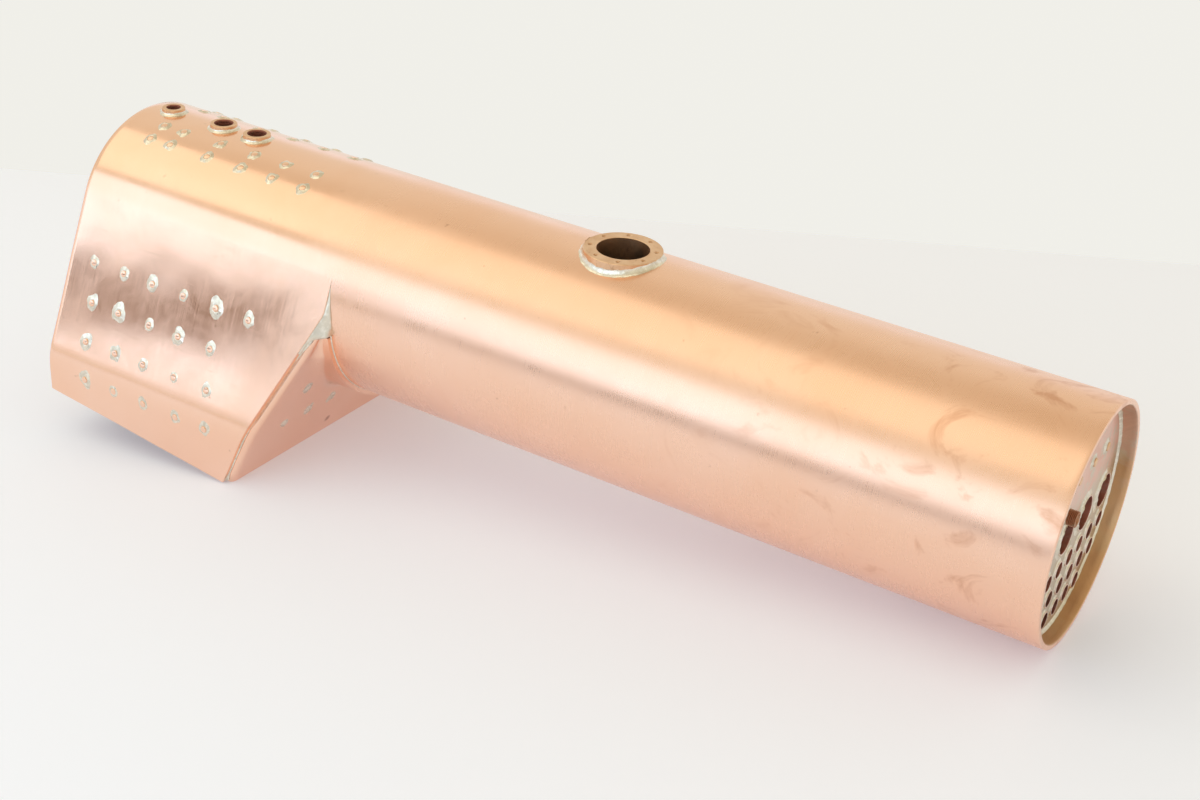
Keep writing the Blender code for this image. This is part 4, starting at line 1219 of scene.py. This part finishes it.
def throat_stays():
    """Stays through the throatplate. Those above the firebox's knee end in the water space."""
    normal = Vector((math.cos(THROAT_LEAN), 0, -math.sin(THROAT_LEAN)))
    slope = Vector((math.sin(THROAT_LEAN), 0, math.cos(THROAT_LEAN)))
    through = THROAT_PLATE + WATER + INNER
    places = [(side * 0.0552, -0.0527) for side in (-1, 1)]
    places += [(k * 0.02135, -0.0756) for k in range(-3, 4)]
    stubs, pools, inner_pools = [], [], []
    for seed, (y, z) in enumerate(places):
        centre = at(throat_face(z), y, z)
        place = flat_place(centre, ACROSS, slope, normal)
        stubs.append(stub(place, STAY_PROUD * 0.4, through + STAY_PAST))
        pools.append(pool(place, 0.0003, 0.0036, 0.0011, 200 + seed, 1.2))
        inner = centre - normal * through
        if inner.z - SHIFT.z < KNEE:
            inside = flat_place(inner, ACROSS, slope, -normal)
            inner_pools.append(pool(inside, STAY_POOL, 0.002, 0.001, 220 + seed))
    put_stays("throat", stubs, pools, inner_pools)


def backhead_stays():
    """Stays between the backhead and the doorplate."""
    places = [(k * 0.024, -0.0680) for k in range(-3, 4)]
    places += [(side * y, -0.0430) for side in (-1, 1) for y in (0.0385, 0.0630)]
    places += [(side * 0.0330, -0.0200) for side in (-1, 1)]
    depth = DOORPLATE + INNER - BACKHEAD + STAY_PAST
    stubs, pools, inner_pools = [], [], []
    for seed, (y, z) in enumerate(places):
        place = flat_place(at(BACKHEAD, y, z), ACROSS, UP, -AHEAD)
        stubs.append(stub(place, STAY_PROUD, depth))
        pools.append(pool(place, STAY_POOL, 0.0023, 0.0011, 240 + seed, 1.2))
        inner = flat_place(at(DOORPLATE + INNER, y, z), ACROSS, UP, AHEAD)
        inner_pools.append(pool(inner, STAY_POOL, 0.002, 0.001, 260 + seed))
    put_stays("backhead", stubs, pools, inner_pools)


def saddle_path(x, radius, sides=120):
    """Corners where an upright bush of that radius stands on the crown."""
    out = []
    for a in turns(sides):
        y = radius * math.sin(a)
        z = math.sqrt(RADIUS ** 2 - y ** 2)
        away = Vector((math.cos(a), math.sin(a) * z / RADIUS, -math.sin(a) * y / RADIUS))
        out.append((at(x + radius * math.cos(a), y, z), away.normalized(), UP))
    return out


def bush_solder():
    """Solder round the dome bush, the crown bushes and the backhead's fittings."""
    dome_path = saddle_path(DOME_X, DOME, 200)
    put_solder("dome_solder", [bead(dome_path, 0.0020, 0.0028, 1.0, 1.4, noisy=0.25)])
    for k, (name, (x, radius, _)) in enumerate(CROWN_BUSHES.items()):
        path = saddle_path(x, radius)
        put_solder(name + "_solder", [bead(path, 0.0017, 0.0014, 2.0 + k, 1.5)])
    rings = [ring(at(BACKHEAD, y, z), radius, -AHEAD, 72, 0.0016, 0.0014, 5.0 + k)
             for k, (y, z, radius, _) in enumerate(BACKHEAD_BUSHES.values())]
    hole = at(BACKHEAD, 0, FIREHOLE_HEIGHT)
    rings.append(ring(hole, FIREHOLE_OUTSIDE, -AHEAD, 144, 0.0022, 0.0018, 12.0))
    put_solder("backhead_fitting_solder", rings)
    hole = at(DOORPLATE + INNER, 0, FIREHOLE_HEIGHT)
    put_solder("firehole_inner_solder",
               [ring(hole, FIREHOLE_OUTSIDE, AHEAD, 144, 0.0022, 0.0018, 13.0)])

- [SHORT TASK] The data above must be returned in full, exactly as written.

- [EXERCISE ANSWER]
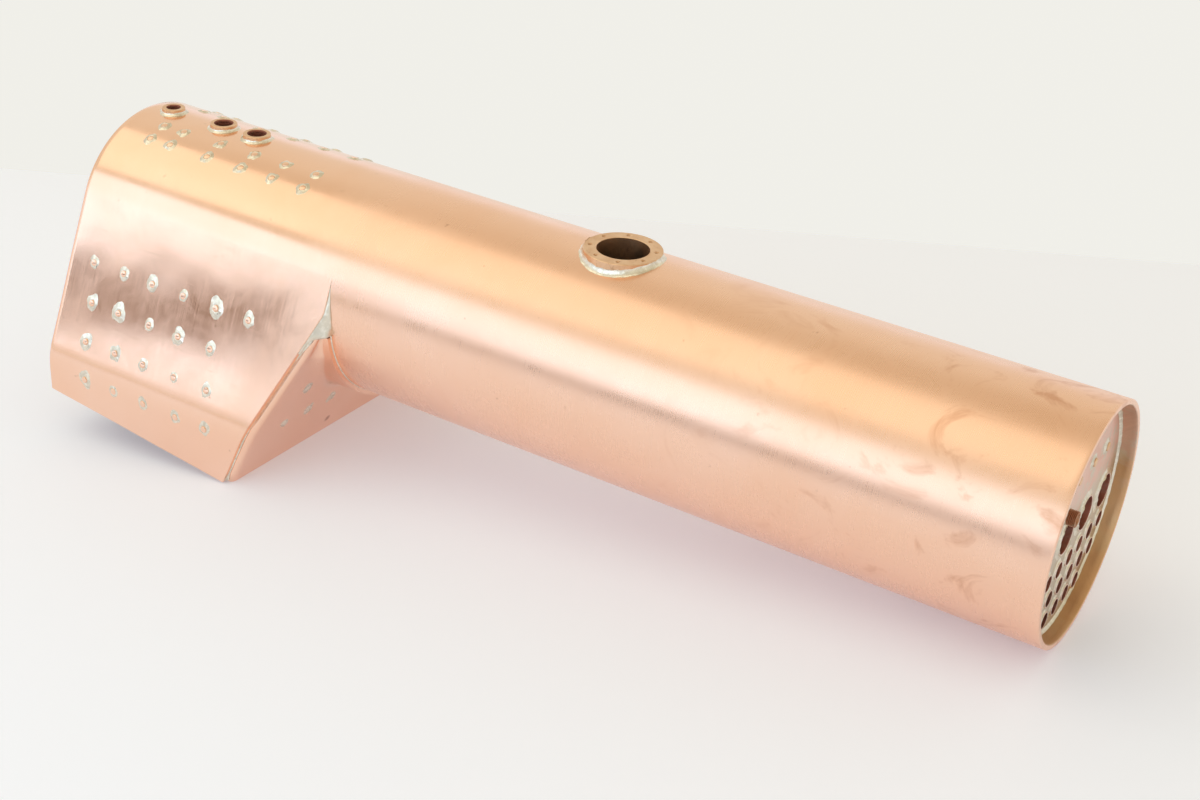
Keep writing the Blender code for this image. This is part 4, starting at line 1219 of scene.py. This part finishes it.
def throat_stays():
    """Stays through the throatplate. Those above the firebox's knee end in the water space."""
    normal = Vector((math.cos(THROAT_LEAN), 0, -math.sin(THROAT_LEAN)))
    slope = Vector((math.sin(THROAT_LEAN), 0, math.cos(THROAT_LEAN)))
    through = THROAT_PLATE + WATER + INNER
    places = [(side * 0.0552, -0.0527) for side in (-1, 1)]
    places += [(k * 0.02135, -0.0756) for k in range(-3, 4)]
    stubs, pools, inner_pools = [], [], []
    for seed, (y, z) in enumerate(places):
        centre = at(throat_face(z), y, z)
        place = flat_place(centre, ACROSS, slope, normal)
        stubs.append(stub(place, STAY_PROUD * 0.4, through + STAY_PAST))
        pools.append(pool(place, 0.0003, 0.0036, 0.0011, 200 + seed, 1.2))
        inner = centre - normal * through
        if inner.z - SHIFT.z < KNEE:
            inside = flat_place(inner, ACROSS, slope, -normal)
            inner_pools.append(pool(inside, STAY_POOL, 0.002, 0.001, 220 + seed))
    put_stays("throat", stubs, pools, inner_pools)


def backhead_stays():
    """Stays between the backhead and the doorplate."""
    places = [(k * 0.024, -0.0680) for k in range(-3, 4)]
    places += [(side * y, -0.0430) for side in (-1, 1) for y in (0.0385, 0.0630)]
    places += [(side * 0.0330, -0.0200) for side in (-1, 1)]
    depth = DOORPLATE + INNER - BACKHEAD + STAY_PAST
    stubs, pools, inner_pools = [], [], []
    for seed, (y, z) in enumerate(places):
        place = flat_place(at(BACKHEAD, y, z), ACROSS, UP, -AHEAD)
        stubs.append(stub(place, STAY_PROUD, depth))
        pools.append(pool(place, STAY_POOL, 0.0023, 0.0011, 240 + seed, 1.2))
        inner = flat_place(at(DOORPLATE + INNER, y, z), ACROSS, UP, AHEAD)
        inner_pools.append(pool(inner, STAY_POOL, 0.002, 0.001, 260 + seed))
    put_stays("backhead", stubs, pools, inner_pools)


def saddle_path(x, radius, sides=120):
    """Corners where an upright bush of that radius stands on the crown."""
    out = []
    for a in turns(sides):
        y = radius * math.sin(a)
        z = math.sqrt(RADIUS ** 2 - y ** 2)
        away = Vector((math.cos(a), math.sin(a) * z / RADIUS, -math.sin(a) * y / RADIUS))
        out.append((at(x + radius * math.cos(a), y, z), away.normalized(), UP))
    return out


def bush_solder():
    """Solder round the dome bush, the crown bushes and the backhead's fittings."""
    dome_path = saddle_path(DOME_X, DOME, 200)
    put_solder("dome_solder", [bead(dome_path, 0.0020, 0.0028, 1.0, 1.4, noisy=0.25)])
    for k, (name, (x, radius, _)) in enumerate(CROWN_BUSHES.items()):
        path = saddle_path(x, radius)
        put_solder(name + "_solder", [bead(path, 0.0017, 0.0014, 2.0 + k, 1.5)])
    rings = [ring(at(BACKHEAD, y, z), radius, -AHEAD, 72, 0.0016, 0.0014, 5.0 + k)
             for k, (y, z, radius, _) in enumerate(BACKHEAD_BUSHES.values())]
    hole = at(BACKHEAD, 0, FIREHOLE_HEIGHT)
    rings.append(ring(hole, FIREHOLE_OUTSIDE, -AHEAD, 144, 0.0022, 0.0018, 12.0))
    put_solder("backhead_fitting_solder", rings)
    hole = at(DOORPLATE + INNER, 0, FIREHOLE_HEIGHT)
    put_solder("firehole_inner_solder",
               [ring(hole, FIREHOLE_OUTSIDE, AHEAD, 144, 0.0022, 0.0018, 13.0)])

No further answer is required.